When it comes to the demographics of the city, in terms of indicating how many people may be likely to want to mark such events, in the 2011 census roughly 43% of the city’s population had a British national identity, 35% had an Irish national identity, and 27% had a Northern Irish identity (note: people could choose more than one category).

According to the News Letter’s calculations based on census data, about 3.2% of the city’s population were non-white or mixed at the time of the census, and roughly 2.7% of the white population had come from continental Europe.

Meanwhile, getting figures for sexuality is hard, since the census in 2011 just didn’t ask the question.

However, the Office for National Statistics found that in 2015 roughly 0.8% of the NI population was gay, while 1.1% described themselves as bisexual.


Sinn Fein Councillor Ciaran Beattie said: “We have absolutely no problem with people who want to celebrate the Queen’s jubilee in the city, and we will do everything we can to facilitate that, but there is a recognition in this paper that we look at all cultures.”

However, in the past year Sinn Fein has hit the headlines many times for blocking both jubilee and NI centenary tributes.

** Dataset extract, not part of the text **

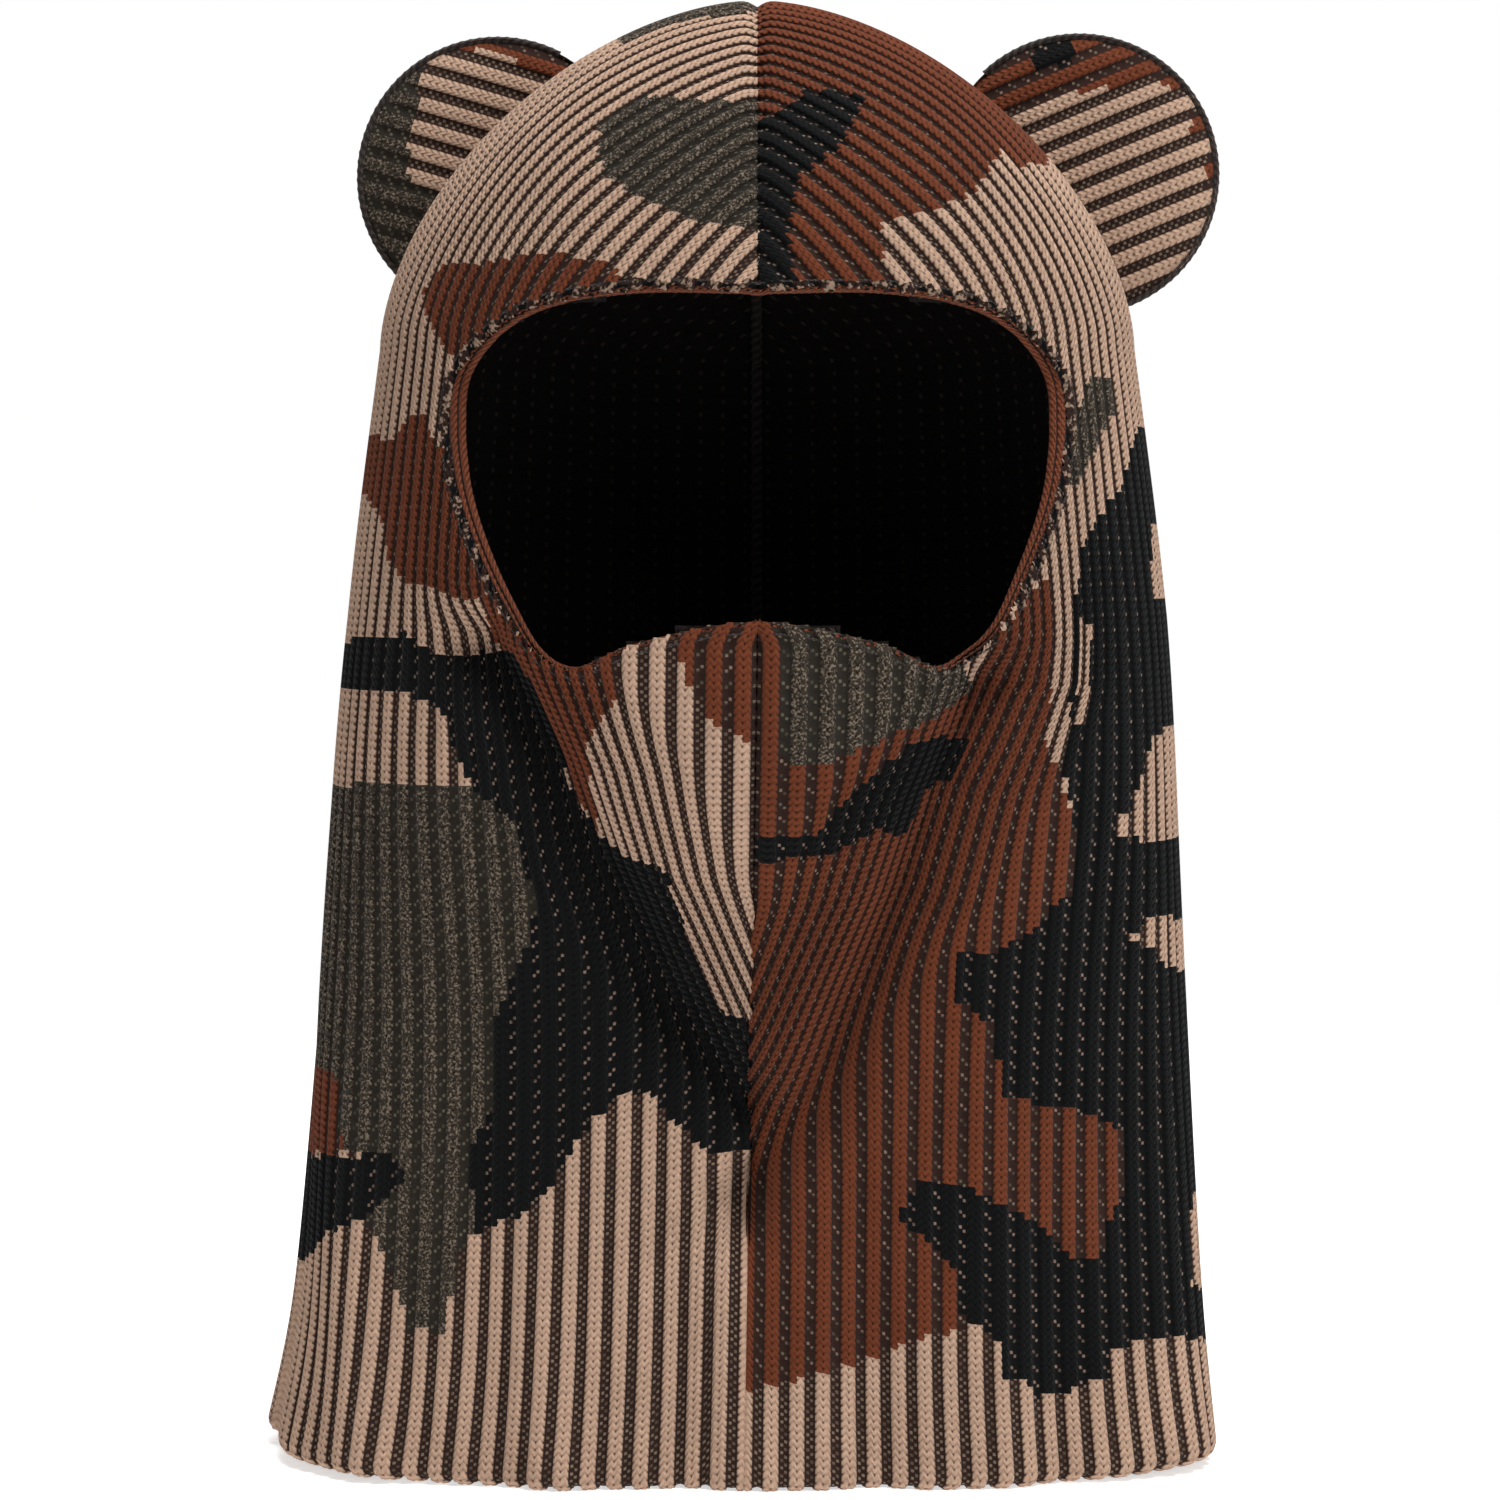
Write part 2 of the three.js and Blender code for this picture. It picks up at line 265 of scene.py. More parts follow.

Last November, First Minister Paul Givan said the Executive Office had not been able to agree any timetable of events marking the jubilee.

He said: “It is right that we mark the occasion. It will be a test of how republicans and nationalists in particular recognise and facilitate those in our community who want to pay tribute and celebrate what is a historic occasion for Her Majesty The Queen...

“After some good work by those in Sinn Féin who reached out to and met members of the royal family, I hope that they are not now recanting and taking a backward step.”

Jim Allister said at the time: “Is there not a pattern here?

“The Sinn Fein Communities Minister has already refused a community fund to mark the jubilee, the Sinn Fein Finance Minister has refused to allow a tree to be planted in the grounds of Stormont, and now the deputy First Minister completes the trilogy of bigotry by blocking moves in the Executive Office.”


As to what has changed, Brian Kingston (who was the city’s Lord Mayor in 2017) told the News Letter: “I think they were foolishly negative towards the NI centenary, and I made that point to them, for a party that claims to have signed up to the principle of consent.

“They were needlessly ungenerous, even wouldn’t let City Hall be lit up, which most people wouldn’t have noticed.

“They clearly I think must’ve decided this was playing badly for them...

“They’ve now consented to this community funding and one of the civic events will be the lighting of the City Hall in the colour purple, which I think is the colour for the platinum jubilee.

“They have changed their tune. We hope that’ll continue throughout Her Majesty’s platinum jubilee celebrations.”

In terms of the crises which have engulfed the monarchy over the last two years (mainly Prince Andrew’s ties to Jeffrey Epstein, and Prince Harry and Meghan’s public airing of grievances against the royal family), councillor Kingston said: “Unfortunately there have always been wider events within the royal family.

“I think whatever happens with other members, it only emphasises what a steadying influence and symbol of continuity the Queen has been over 70 years.

“All the more reason to celebrate her long reign.

“And as we look ahead, I think the monarchy will be in good hands.”